Correct, except it doesn't have to be a specific host or a specific
OSD. What matters here is whether the client is idle. As soon as the
client is woken up and sends a request to _any_ OSD, it receives a new
osdmap and applies it, possibly emitting those dmesg entries.
Thanks for the clarification!
Zitat von Ilya Dryomov <idryomov@xxxxxxxxx>:
On Thu, Aug 30, 2018 at 1:04 PM Eugen Block <eblock@xxxxxx> wrote:
Hi again,
we still didn't figure out the reason for the flapping, but I wanted
to get back on the dmesg entries.
They just reflect what happened in the past, they're no indicator to
predict anything.
The kernel client is just that, a client. Almost by definition,
everything it sees has already happened.
For example, when I changed the primary-affinity of OSD.24 last week,
one of the clients realized that only today, 4 days later.
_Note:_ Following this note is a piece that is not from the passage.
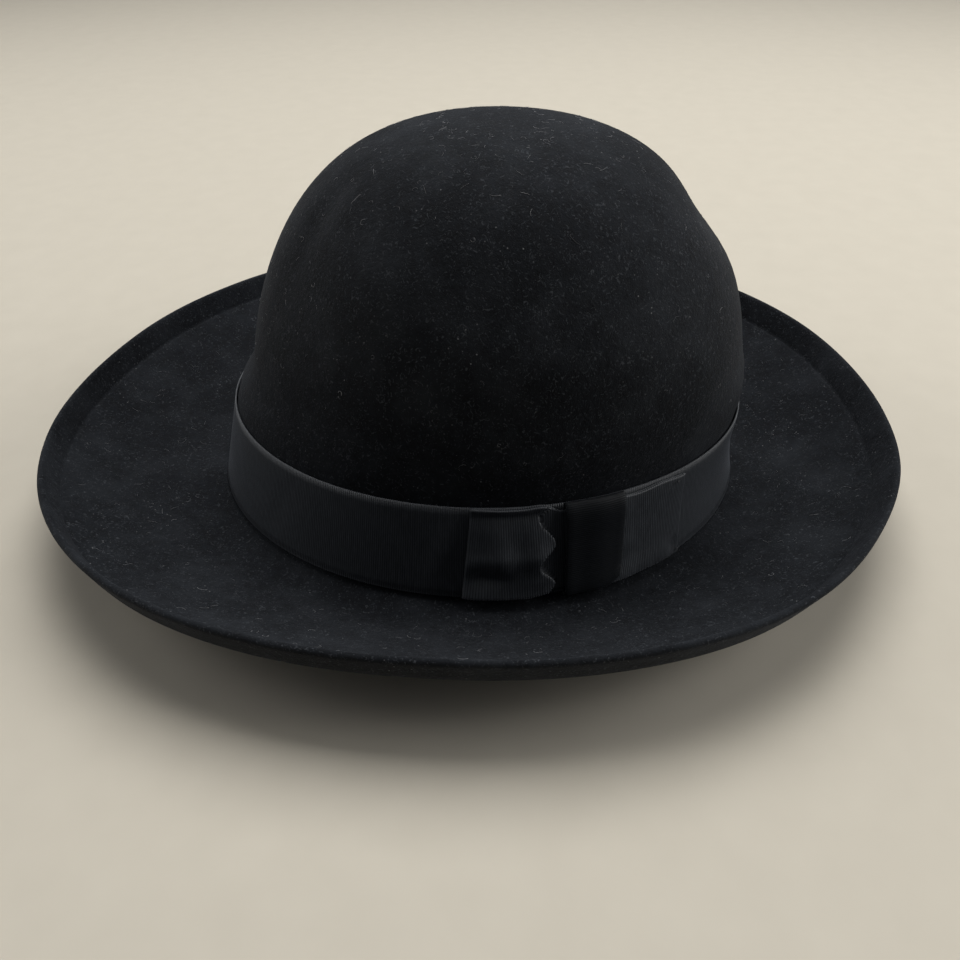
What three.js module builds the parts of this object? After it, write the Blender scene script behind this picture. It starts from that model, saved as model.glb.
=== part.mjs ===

If the
clients don't have to communicate with the respective host/osd in the
meantime, they log those events on the next reconnect.
Correct, except it doesn't have to be a specific host or a specific
OSD. What matters here is whether the client is idle. As soon as the
client is woken up and sends a request to _any_ OSD, it receives a new
osdmap and applies it, possibly emitting those dmesg entries.